--- start of Data excerpts ---
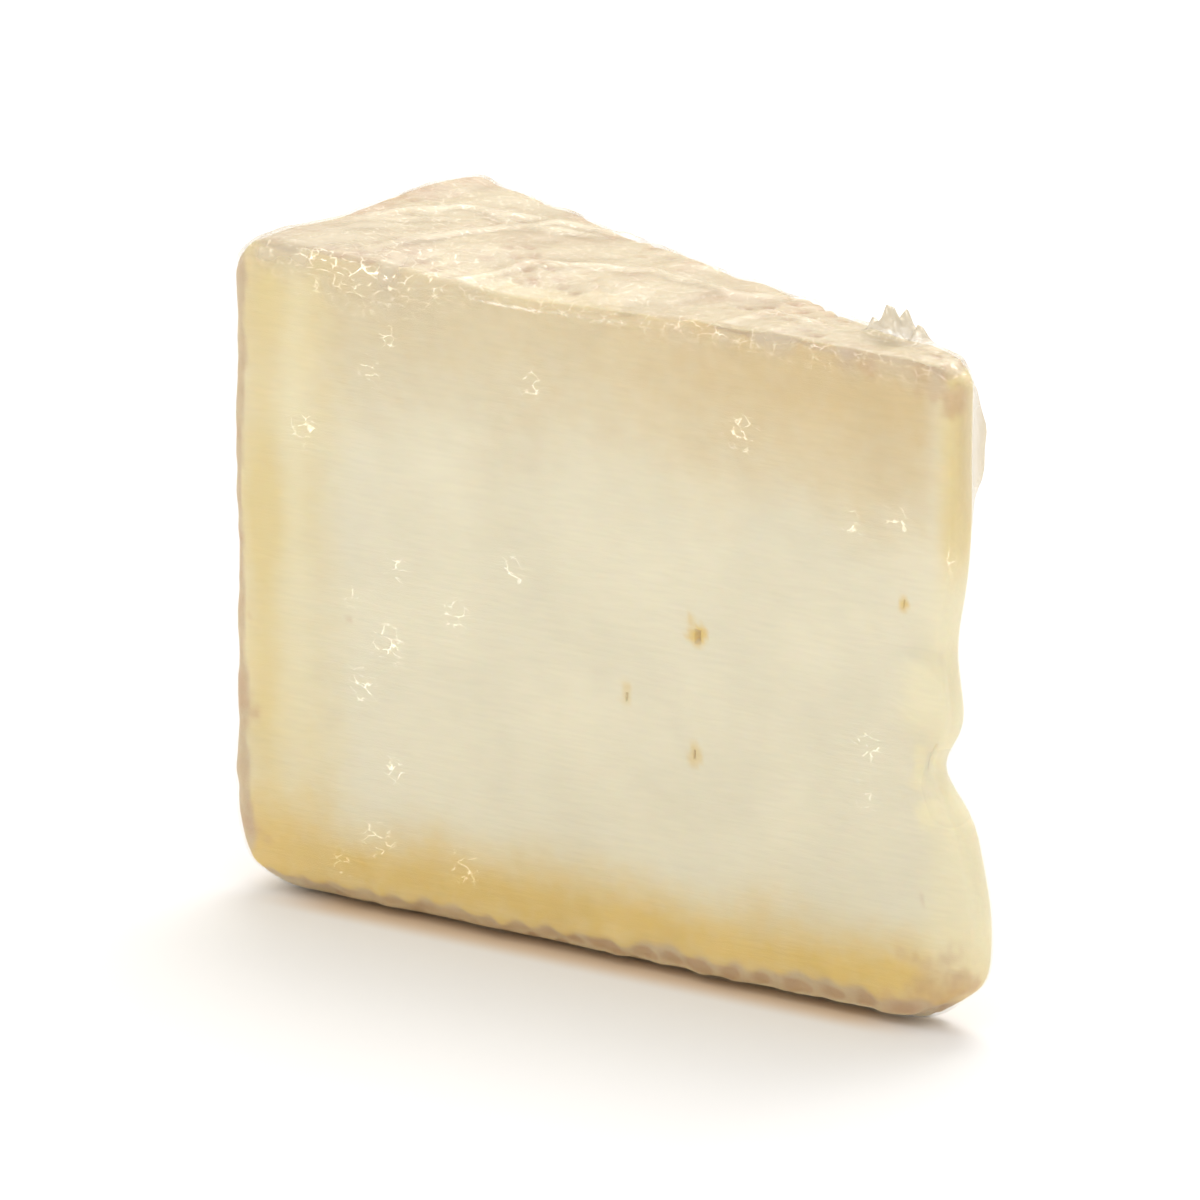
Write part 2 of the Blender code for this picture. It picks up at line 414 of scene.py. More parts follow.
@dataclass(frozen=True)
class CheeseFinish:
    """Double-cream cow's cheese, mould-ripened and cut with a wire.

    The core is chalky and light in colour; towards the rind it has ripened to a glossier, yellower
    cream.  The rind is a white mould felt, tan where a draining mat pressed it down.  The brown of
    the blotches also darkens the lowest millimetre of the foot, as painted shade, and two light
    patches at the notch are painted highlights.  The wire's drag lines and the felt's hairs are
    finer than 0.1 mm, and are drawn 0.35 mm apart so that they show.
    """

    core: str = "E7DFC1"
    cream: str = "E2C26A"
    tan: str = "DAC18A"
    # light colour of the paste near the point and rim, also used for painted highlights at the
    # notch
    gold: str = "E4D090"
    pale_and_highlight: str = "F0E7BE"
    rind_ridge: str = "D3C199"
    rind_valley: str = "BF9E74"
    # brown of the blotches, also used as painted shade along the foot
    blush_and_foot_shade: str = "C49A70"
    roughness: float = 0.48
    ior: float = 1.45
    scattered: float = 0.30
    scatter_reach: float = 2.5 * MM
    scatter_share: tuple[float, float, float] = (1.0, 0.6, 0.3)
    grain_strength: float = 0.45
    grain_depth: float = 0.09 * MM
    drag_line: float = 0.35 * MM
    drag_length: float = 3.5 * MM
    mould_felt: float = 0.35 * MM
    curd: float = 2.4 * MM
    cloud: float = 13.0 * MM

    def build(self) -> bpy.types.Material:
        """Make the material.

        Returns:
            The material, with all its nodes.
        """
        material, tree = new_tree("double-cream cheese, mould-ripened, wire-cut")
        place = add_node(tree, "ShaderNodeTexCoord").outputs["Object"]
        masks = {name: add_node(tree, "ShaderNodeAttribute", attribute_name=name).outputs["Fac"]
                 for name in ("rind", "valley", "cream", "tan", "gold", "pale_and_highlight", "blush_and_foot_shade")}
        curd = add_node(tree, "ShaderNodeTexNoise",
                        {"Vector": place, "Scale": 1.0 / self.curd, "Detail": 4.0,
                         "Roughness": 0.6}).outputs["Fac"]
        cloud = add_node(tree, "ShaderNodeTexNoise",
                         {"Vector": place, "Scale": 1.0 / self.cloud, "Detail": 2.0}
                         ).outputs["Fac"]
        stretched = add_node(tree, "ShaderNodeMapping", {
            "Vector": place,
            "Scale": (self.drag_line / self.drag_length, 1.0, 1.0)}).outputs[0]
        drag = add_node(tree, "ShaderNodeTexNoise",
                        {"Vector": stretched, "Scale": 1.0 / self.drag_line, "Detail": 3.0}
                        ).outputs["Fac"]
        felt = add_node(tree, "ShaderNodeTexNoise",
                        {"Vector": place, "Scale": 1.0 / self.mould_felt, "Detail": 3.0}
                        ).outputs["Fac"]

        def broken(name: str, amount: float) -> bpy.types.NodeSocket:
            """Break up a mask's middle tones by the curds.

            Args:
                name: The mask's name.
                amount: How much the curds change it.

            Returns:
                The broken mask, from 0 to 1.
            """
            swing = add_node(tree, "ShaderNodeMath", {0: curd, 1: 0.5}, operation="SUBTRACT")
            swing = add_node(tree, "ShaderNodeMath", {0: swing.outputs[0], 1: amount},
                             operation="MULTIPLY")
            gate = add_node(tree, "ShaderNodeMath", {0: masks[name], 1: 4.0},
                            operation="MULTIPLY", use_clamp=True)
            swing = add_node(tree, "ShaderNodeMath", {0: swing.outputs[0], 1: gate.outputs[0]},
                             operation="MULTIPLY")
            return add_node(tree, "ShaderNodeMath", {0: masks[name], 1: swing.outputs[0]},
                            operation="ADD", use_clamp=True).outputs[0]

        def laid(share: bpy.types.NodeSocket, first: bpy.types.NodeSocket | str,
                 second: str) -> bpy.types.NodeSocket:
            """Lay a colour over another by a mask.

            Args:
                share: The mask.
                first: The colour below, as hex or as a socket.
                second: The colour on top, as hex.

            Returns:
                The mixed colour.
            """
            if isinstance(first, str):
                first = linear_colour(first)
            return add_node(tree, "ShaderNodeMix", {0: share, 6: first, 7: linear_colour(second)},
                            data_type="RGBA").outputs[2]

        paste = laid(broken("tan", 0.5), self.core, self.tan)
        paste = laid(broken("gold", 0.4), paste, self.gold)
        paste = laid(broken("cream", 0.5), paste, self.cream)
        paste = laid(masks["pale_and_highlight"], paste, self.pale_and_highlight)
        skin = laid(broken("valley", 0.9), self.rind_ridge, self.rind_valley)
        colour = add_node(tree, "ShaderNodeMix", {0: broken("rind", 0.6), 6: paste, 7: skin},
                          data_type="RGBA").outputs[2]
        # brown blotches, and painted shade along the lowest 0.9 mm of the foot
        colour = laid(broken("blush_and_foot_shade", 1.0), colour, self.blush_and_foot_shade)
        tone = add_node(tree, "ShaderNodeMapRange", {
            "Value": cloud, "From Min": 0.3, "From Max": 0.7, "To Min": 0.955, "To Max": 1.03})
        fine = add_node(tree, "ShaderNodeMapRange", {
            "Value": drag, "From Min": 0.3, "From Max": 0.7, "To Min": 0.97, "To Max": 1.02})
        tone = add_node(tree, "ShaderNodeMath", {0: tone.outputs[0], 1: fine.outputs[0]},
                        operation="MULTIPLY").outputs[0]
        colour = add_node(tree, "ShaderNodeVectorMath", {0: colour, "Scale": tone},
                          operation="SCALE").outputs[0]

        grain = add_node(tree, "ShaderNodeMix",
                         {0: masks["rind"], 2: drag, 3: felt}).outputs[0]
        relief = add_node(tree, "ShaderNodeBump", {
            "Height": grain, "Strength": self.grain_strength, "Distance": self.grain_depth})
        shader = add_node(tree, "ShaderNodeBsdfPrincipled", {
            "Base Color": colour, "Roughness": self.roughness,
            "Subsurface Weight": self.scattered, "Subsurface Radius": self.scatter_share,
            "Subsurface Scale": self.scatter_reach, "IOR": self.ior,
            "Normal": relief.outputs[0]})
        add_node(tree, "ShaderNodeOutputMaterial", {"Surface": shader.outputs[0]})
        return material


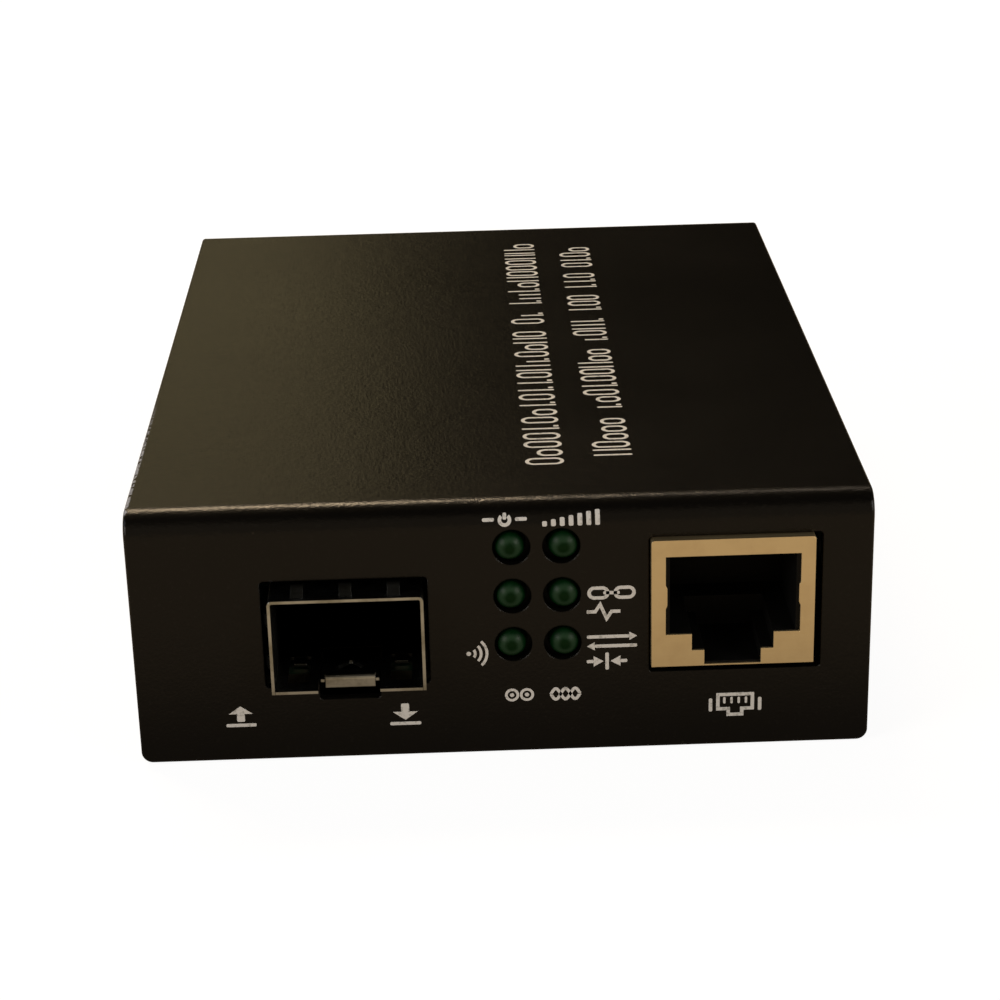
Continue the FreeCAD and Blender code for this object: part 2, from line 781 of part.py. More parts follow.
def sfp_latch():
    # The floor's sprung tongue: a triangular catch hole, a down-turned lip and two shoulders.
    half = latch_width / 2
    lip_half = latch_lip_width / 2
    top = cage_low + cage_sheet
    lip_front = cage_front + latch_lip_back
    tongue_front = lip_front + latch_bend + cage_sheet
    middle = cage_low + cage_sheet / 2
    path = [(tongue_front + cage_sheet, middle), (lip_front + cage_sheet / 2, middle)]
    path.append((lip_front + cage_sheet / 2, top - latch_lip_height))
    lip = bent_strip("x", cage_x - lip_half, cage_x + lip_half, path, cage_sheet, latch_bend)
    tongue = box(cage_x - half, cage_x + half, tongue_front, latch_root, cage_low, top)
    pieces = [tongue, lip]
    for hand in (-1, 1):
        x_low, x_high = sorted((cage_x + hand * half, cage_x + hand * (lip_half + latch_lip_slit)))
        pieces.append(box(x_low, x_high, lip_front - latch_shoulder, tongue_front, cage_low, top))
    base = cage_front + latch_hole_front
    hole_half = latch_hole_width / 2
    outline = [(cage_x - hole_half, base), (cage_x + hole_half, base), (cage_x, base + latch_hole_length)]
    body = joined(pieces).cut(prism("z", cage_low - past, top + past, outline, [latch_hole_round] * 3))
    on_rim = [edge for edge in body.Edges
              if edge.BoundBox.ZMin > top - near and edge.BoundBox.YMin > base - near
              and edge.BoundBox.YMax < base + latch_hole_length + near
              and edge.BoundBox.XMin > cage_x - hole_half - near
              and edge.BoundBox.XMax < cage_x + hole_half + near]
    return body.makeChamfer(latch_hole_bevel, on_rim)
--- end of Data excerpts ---
Given task:
Copy all the entries verbatim.

Complete answer:
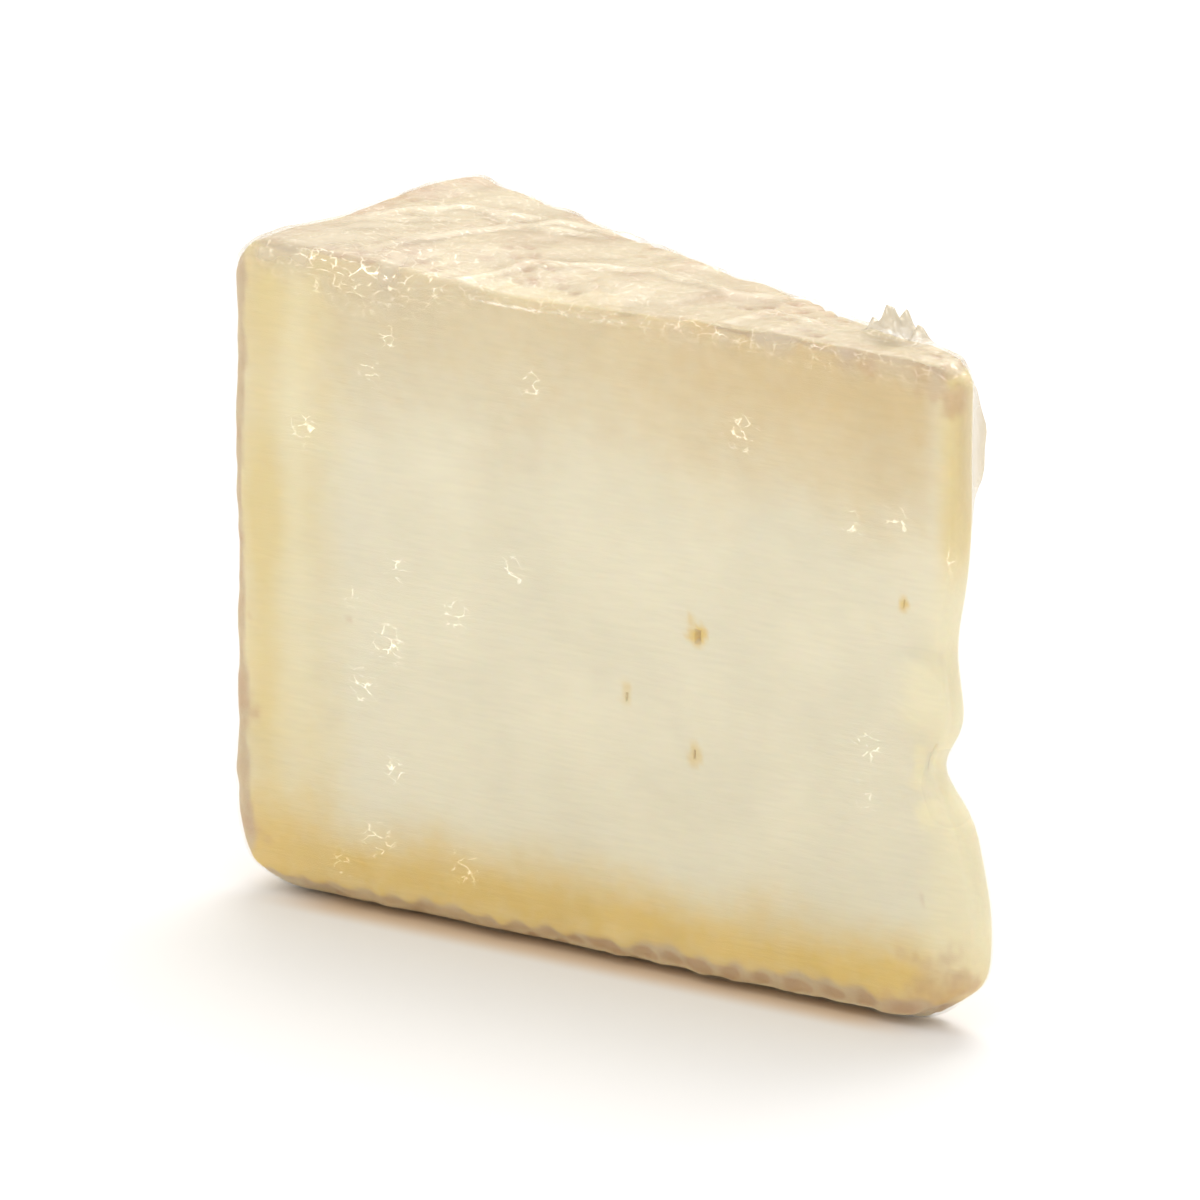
Write part 2 of the Blender code for this picture. It picks up at line 414 of scene.py. More parts follow.
@dataclass(frozen=True)
class CheeseFinish:
    """Double-cream cow's cheese, mould-ripened and cut with a wire.

    The core is chalky and light in colour; towards the rind it has ripened to a glossier, yellower
    cream.  The rind is a white mould felt, tan where a draining mat pressed it down.  The brown of
    the blotches also darkens the lowest millimetre of the foot, as painted shade, and two light
    patches at the notch are painted highlights.  The wire's drag lines and the felt's hairs are
    finer than 0.1 mm, and are drawn 0.35 mm apart so that they show.
    """

    core: str = "E7DFC1"
    cream: str = "E2C26A"
    tan: str = "DAC18A"
    # light colour of the paste near the point and rim, also used for painted highlights at the
    # notch
    gold: str = "E4D090"
    pale_and_highlight: str = "F0E7BE"
    rind_ridge: str = "D3C199"
    rind_valley: str = "BF9E74"
    # brown of the blotches, also used as painted shade along the foot
    blush_and_foot_shade: str = "C49A70"
    roughness: float = 0.48
    ior: float = 1.45
    scattered: float = 0.30
    scatter_reach: float = 2.5 * MM
    scatter_share: tuple[float, float, float] = (1.0, 0.6, 0.3)
    grain_strength: float = 0.45
    grain_depth: float = 0.09 * MM
    drag_line: float = 0.35 * MM
    drag_length: float = 3.5 * MM
    mould_felt: float = 0.35 * MM
    curd: float = 2.4 * MM
    cloud: float = 13.0 * MM

    def build(self) -> bpy.types.Material:
        """Make the material.

        Returns:
            The material, with all its nodes.
        """
        material, tree = new_tree("double-cream cheese, mould-ripened, wire-cut")
        place = add_node(tree, "ShaderNodeTexCoord").outputs["Object"]
        masks = {name: add_node(tree, "ShaderNodeAttribute", attribute_name=name).outputs["Fac"]
                 for name in ("rind", "valley", "cream", "tan", "gold", "pale_and_highlight", "blush_and_foot_shade")}
        curd = add_node(tree, "ShaderNodeTexNoise",
                        {"Vector": place, "Scale": 1.0 / self.curd, "Detail": 4.0,
                         "Roughness": 0.6}).outputs["Fac"]
        cloud = add_node(tree, "ShaderNodeTexNoise",
                         {"Vector": place, "Scale": 1.0 / self.cloud, "Detail": 2.0}
                         ).outputs["Fac"]
        stretched = add_node(tree, "ShaderNodeMapping", {
            "Vector": place,
            "Scale": (self.drag_line / self.drag_length, 1.0, 1.0)}).outputs[0]
        drag = add_node(tree, "ShaderNodeTexNoise",
                        {"Vector": stretched, "Scale": 1.0 / self.drag_line, "Detail": 3.0}
                        ).outputs["Fac"]
        felt = add_node(tree, "ShaderNodeTexNoise",
                        {"Vector": place, "Scale": 1.0 / self.mould_felt, "Detail": 3.0}
                        ).outputs["Fac"]

        def broken(name: str, amount: float) -> bpy.types.NodeSocket:
            """Break up a mask's middle tones by the curds.

            Args:
                name: The mask's name.
                amount: How much the curds change it.

            Returns:
                The broken mask, from 0 to 1.
            """
            swing = add_node(tree, "ShaderNodeMath", {0: curd, 1: 0.5}, operation="SUBTRACT")
            swing = add_node(tree, "ShaderNodeMath", {0: swing.outputs[0], 1: amount},
                             operation="MULTIPLY")
            gate = add_node(tree, "ShaderNodeMath", {0: masks[name], 1: 4.0},
                            operation="MULTIPLY", use_clamp=True)
            swing = add_node(tree, "ShaderNodeMath", {0: swing.outputs[0], 1: gate.outputs[0]},
                             operation="MULTIPLY")
            return add_node(tree, "ShaderNodeMath", {0: masks[name], 1: swing.outputs[0]},
                            operation="ADD", use_clamp=True).outputs[0]

        def laid(share: bpy.types.NodeSocket, first: bpy.types.NodeSocket | str,
                 second: str) -> bpy.types.NodeSocket:
            """Lay a colour over another by a mask.

            Args:
                share: The mask.
                first: The colour below, as hex or as a socket.
                second: The colour on top, as hex.

            Returns:
                The mixed colour.
            """
            if isinstance(first, str):
                first = linear_colour(first)
            return add_node(tree, "ShaderNodeMix", {0: share, 6: first, 7: linear_colour(second)},
                            data_type="RGBA").outputs[2]

        paste = laid(broken("tan", 0.5), self.core, self.tan)
        paste = laid(broken("gold", 0.4), paste, self.gold)
        paste = laid(broken("cream", 0.5), paste, self.cream)
        paste = laid(masks["pale_and_highlight"], paste, self.pale_and_highlight)
        skin = laid(broken("valley", 0.9), self.rind_ridge, self.rind_valley)
        colour = add_node(tree, "ShaderNodeMix", {0: broken("rind", 0.6), 6: paste, 7: skin},
                          data_type="RGBA").outputs[2]
        # brown blotches, and painted shade along the lowest 0.9 mm of the foot
        colour = laid(broken("blush_and_foot_shade", 1.0), colour, self.blush_and_foot_shade)
        tone = add_node(tree, "ShaderNodeMapRange", {
            "Value": cloud, "From Min": 0.3, "From Max": 0.7, "To Min": 0.955, "To Max": 1.03})
        fine = add_node(tree, "ShaderNodeMapRange", {
            "Value": drag, "From Min": 0.3, "From Max": 0.7, "To Min": 0.97, "To Max": 1.02})
        tone = add_node(tree, "ShaderNodeMath", {0: tone.outputs[0], 1: fine.outputs[0]},
                        operation="MULTIPLY").outputs[0]
        colour = add_node(tree, "ShaderNodeVectorMath", {0: colour, "Scale": tone},
                          operation="SCALE").outputs[0]

        grain = add_node(tree, "ShaderNodeMix",
                         {0: masks["rind"], 2: drag, 3: felt}).outputs[0]
        relief = add_node(tree, "ShaderNodeBump", {
            "Height": grain, "Strength": self.grain_strength, "Distance": self.grain_depth})
        shader = add_node(tree, "ShaderNodeBsdfPrincipled", {
            "Base Color": colour, "Roughness": self.roughness,
            "Subsurface Weight": self.scattered, "Subsurface Radius": self.scatter_share,
            "Subsurface Scale": self.scatter_reach, "IOR": self.ior,
            "Normal": relief.outputs[0]})
        add_node(tree, "ShaderNodeOutputMaterial", {"Surface": shader.outputs[0]})
        return material


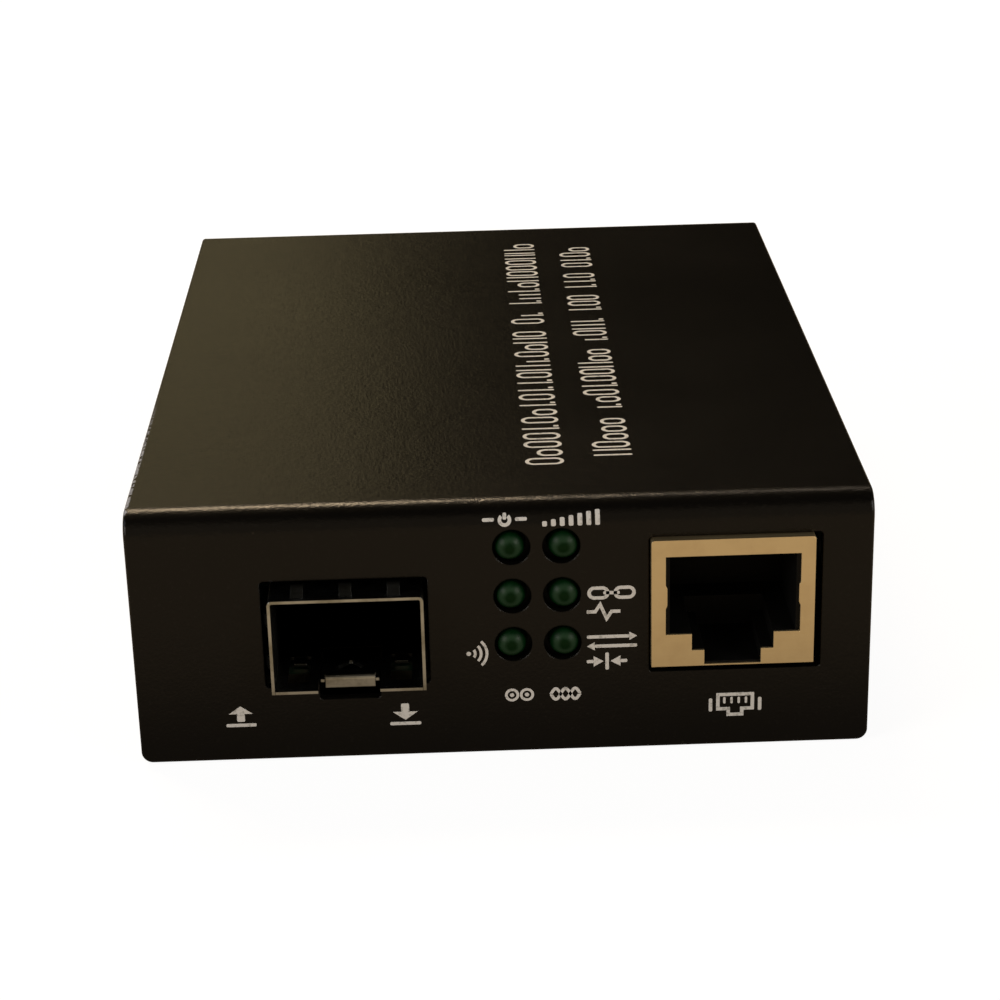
Continue the FreeCAD and Blender code for this object: part 2, from line 781 of part.py. More parts follow.
def sfp_latch():
    # The floor's sprung tongue: a triangular catch hole, a down-turned lip and two shoulders.
    half = latch_width / 2
    lip_half = latch_lip_width / 2
    top = cage_low + cage_sheet
    lip_front = cage_front + latch_lip_back
    tongue_front = lip_front + latch_bend + cage_sheet
    middle = cage_low + cage_sheet / 2
    path = [(tongue_front + cage_sheet, middle), (lip_front + cage_sheet / 2, middle)]
    path.append((lip_front + cage_sheet / 2, top - latch_lip_height))
    lip = bent_strip("x", cage_x - lip_half, cage_x + lip_half, path, cage_sheet, latch_bend)
    tongue = box(cage_x - half, cage_x + half, tongue_front, latch_root, cage_low, top)
    pieces = [tongue, lip]
    for hand in (-1, 1):
        x_low, x_high = sorted((cage_x + hand * half, cage_x + hand * (lip_half + latch_lip_slit)))
        pieces.append(box(x_low, x_high, lip_front - latch_shoulder, tongue_front, cage_low, top))
    base = cage_front + latch_hole_front
    hole_half = latch_hole_width / 2
    outline = [(cage_x - hole_half, base), (cage_x + hole_half, base), (cage_x, base + latch_hole_length)]
    body = joined(pieces).cut(prism("z", cage_low - past, top + past, outline, [latch_hole_round] * 3))
    on_rim = [edge for edge in body.Edges
              if edge.BoundBox.ZMin > top - near and edge.BoundBox.YMin > base - near
              and edge.BoundBox.YMax < base + latch_hole_length + near
              and edge.BoundBox.XMin > cage_x - hole_half - near
              and edge.BoundBox.XMax < cage_x + hole_half + near]
    return body.makeChamfer(latch_hole_bevel, on_rim)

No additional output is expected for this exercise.